• [Work to do]
Please reproduce every record, keeping each one exactly as written.

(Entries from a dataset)
····················
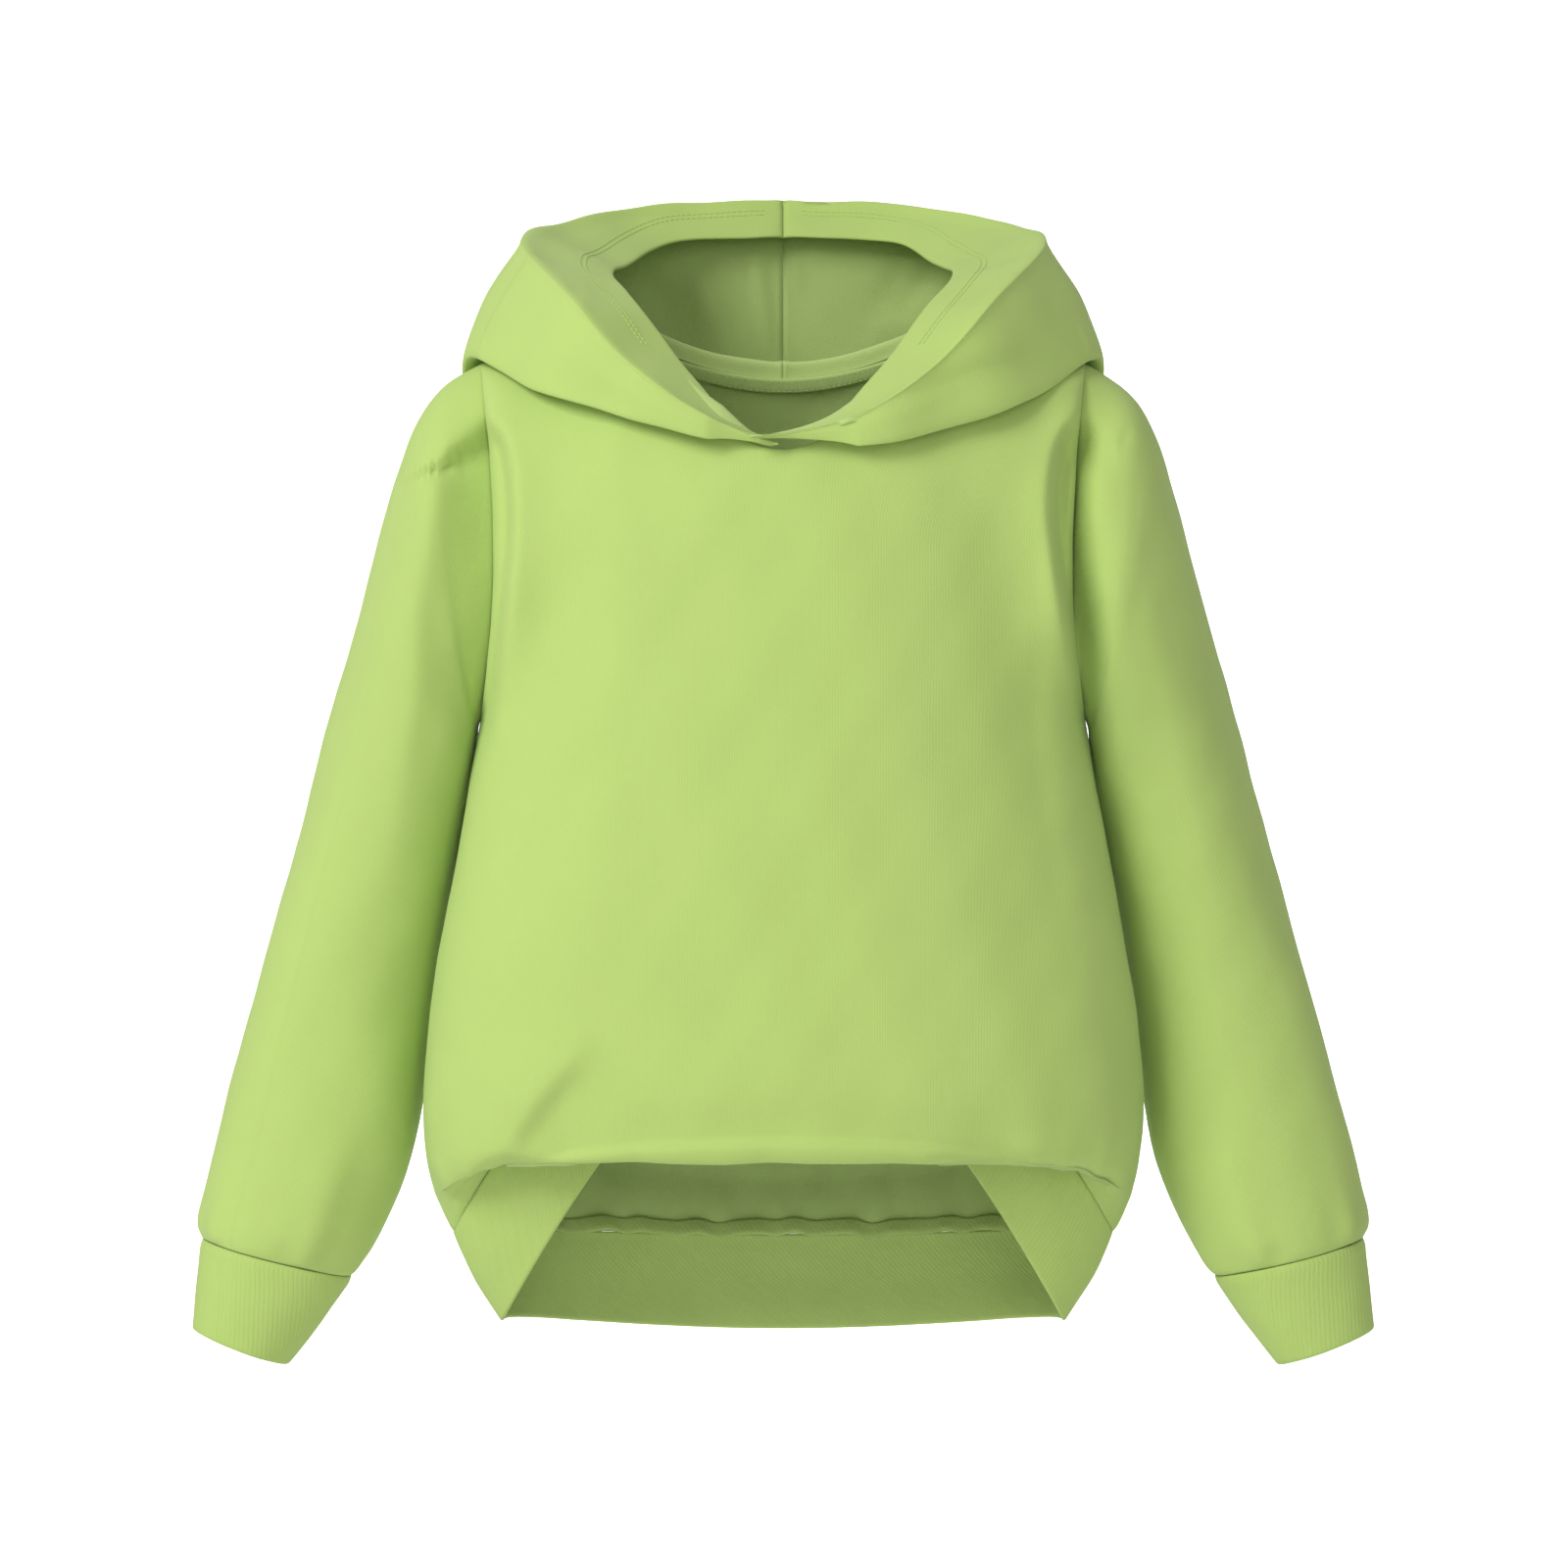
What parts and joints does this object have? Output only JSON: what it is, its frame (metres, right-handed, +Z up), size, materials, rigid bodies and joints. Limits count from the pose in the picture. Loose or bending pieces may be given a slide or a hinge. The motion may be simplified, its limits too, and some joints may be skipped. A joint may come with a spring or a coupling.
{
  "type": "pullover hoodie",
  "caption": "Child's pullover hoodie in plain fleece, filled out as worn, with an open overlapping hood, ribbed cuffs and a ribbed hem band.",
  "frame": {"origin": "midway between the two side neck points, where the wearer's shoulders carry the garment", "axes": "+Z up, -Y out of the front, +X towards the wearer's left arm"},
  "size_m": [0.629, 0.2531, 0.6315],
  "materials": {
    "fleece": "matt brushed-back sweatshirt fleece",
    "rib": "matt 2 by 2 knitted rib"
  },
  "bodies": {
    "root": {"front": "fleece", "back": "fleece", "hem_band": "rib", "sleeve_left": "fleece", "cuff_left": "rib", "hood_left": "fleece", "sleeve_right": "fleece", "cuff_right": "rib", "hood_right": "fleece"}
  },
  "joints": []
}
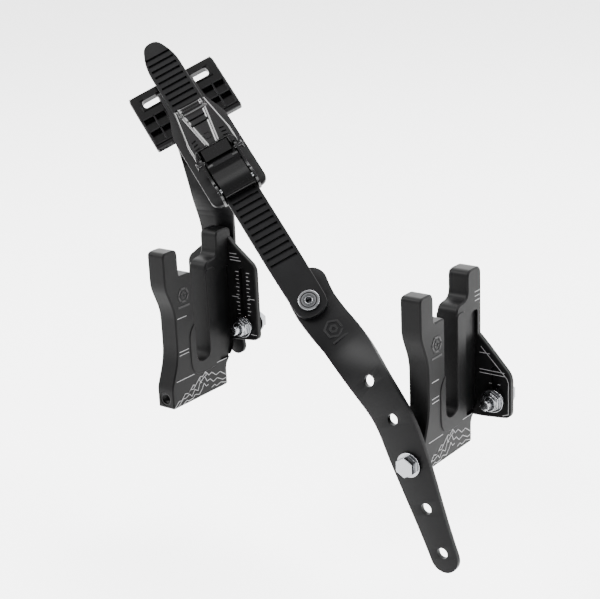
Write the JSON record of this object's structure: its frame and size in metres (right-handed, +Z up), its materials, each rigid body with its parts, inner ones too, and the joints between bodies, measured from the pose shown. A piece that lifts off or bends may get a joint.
····················
• [Response below]
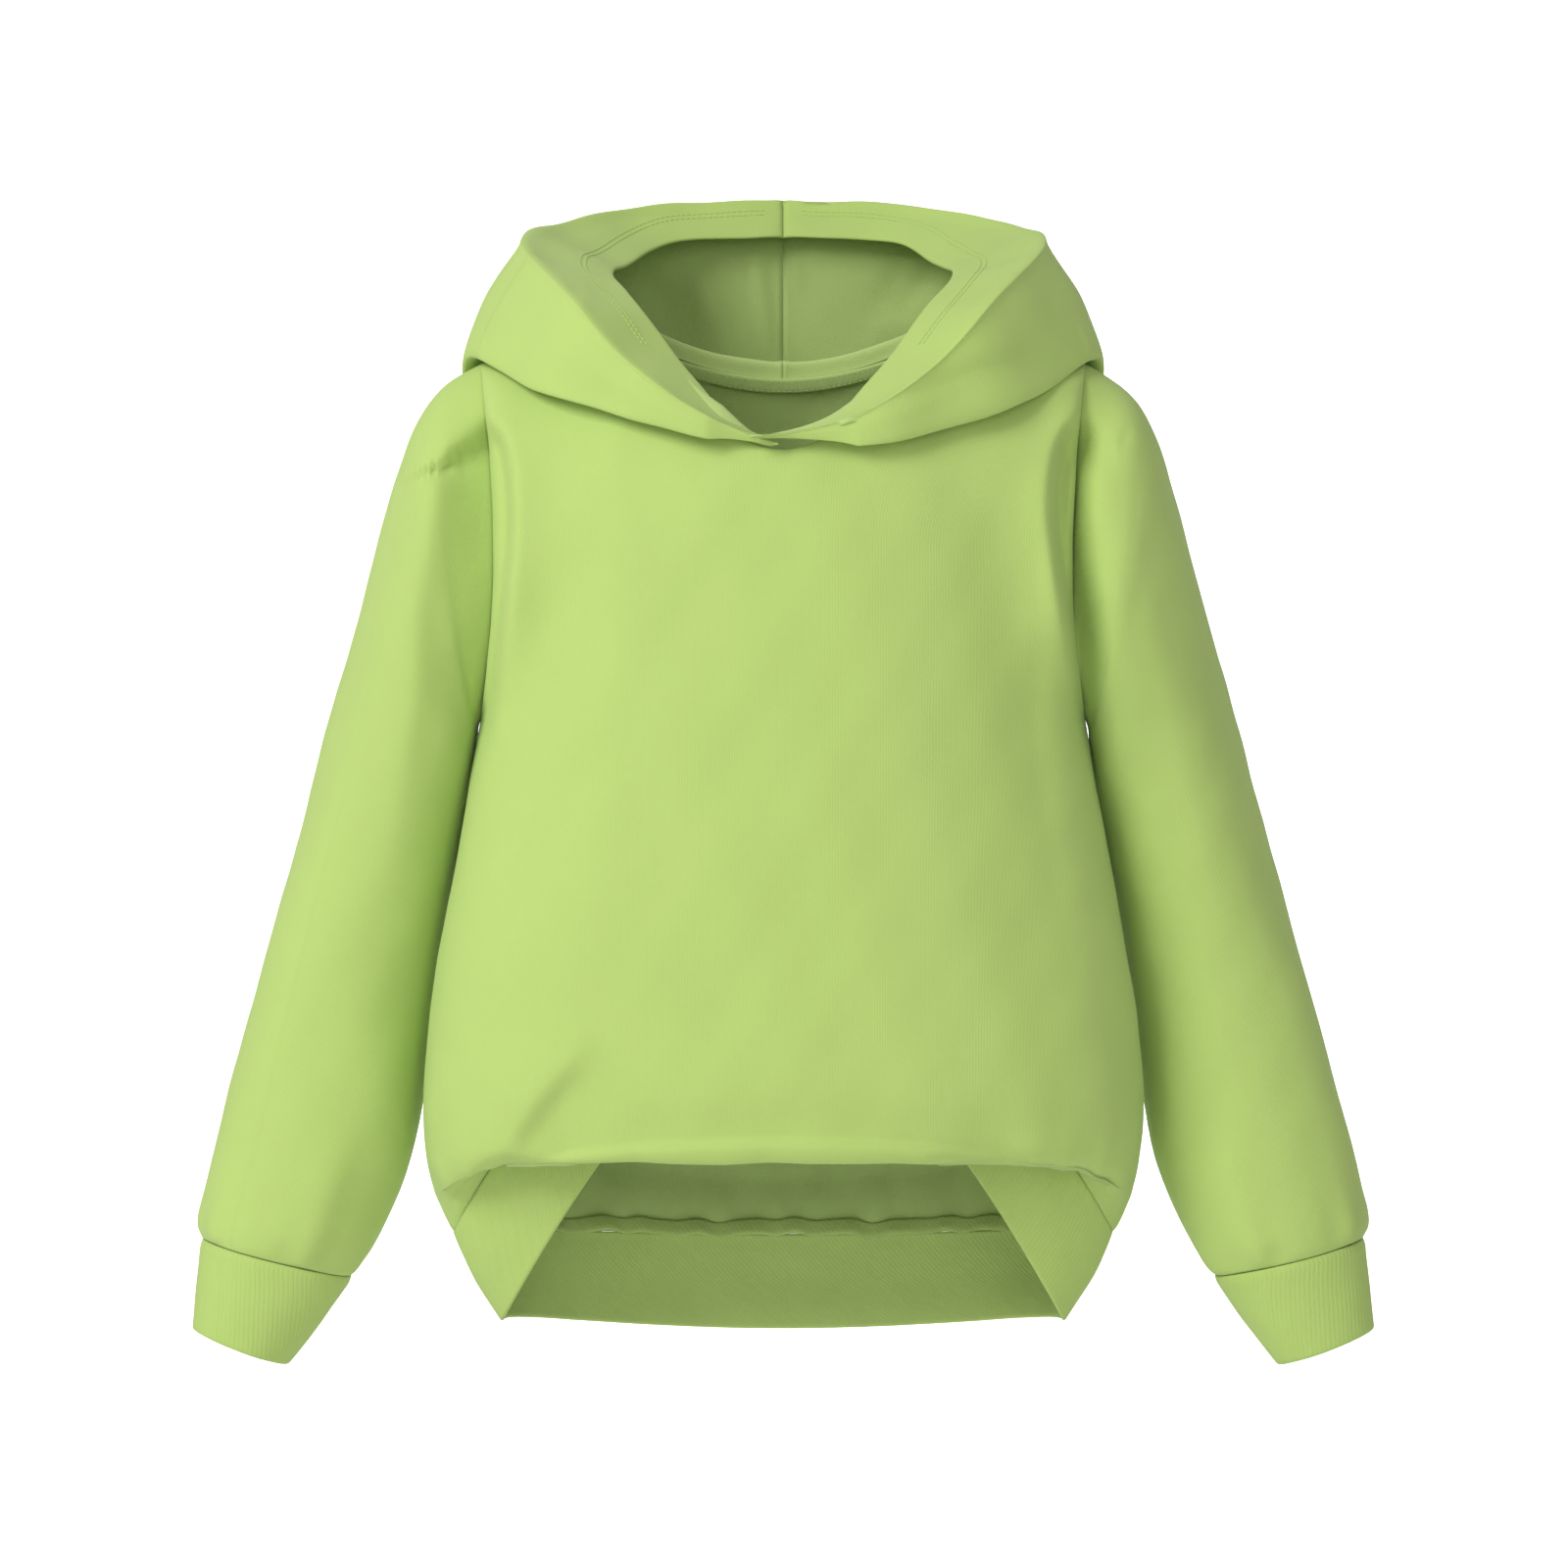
What parts and joints does this object have? Output only JSON: what it is, its frame (metres, right-handed, +Z up), size, materials, rigid bodies and joints. Limits count from the pose in the picture. Loose or bending pieces may be given a slide or a hinge. The motion may be simplified, its limits too, and some joints may be skipped. A joint may come with a spring or a coupling.
{
  "type": "pullover hoodie",
  "caption": "Child's pullover hoodie in plain fleece, filled out as worn, with an open overlapping hood, ribbed cuffs and a ribbed hem band.",
  "frame": {"origin": "midway between the two side neck points, where the wearer's shoulders carry the garment", "axes": "+Z up, -Y out of the front, +X towards the wearer's left arm"},
  "size_m": [0.629, 0.2531, 0.6315],
  "materials": {
    "fleece": "matt brushed-back sweatshirt fleece",
    "rib": "matt 2 by 2 knitted rib"
  },
  "bodies": {
    "root": {"front": "fleece", "back": "fleece", "hem_band": "rib", "sleeve_left": "fleece", "cuff_left": "rib", "hood_left": "fleece", "sleeve_right": "fleece", "cuff_right": "rib", "hood_right": "fleece"}
  },
  "joints": []
}
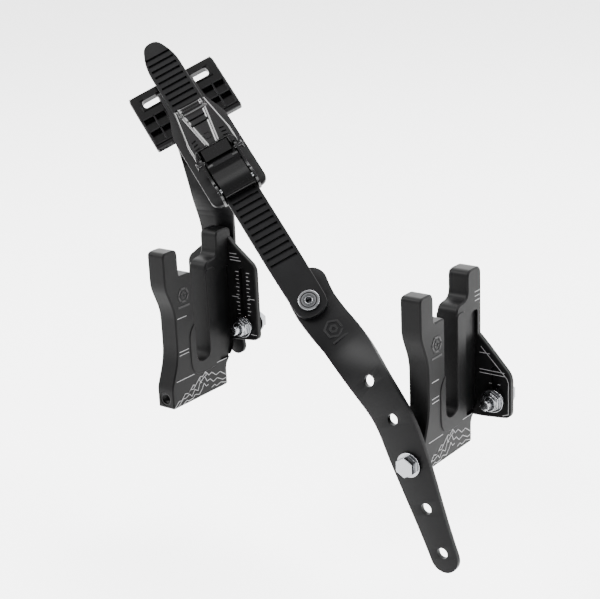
Write the JSON record of this object's structure: its frame and size in metres (right-handed, +Z up), its materials, each rigid body with its parts, inner ones too, and the joints between bodies, measured from the pose shown. A piece that lifts off or bends may get a joint.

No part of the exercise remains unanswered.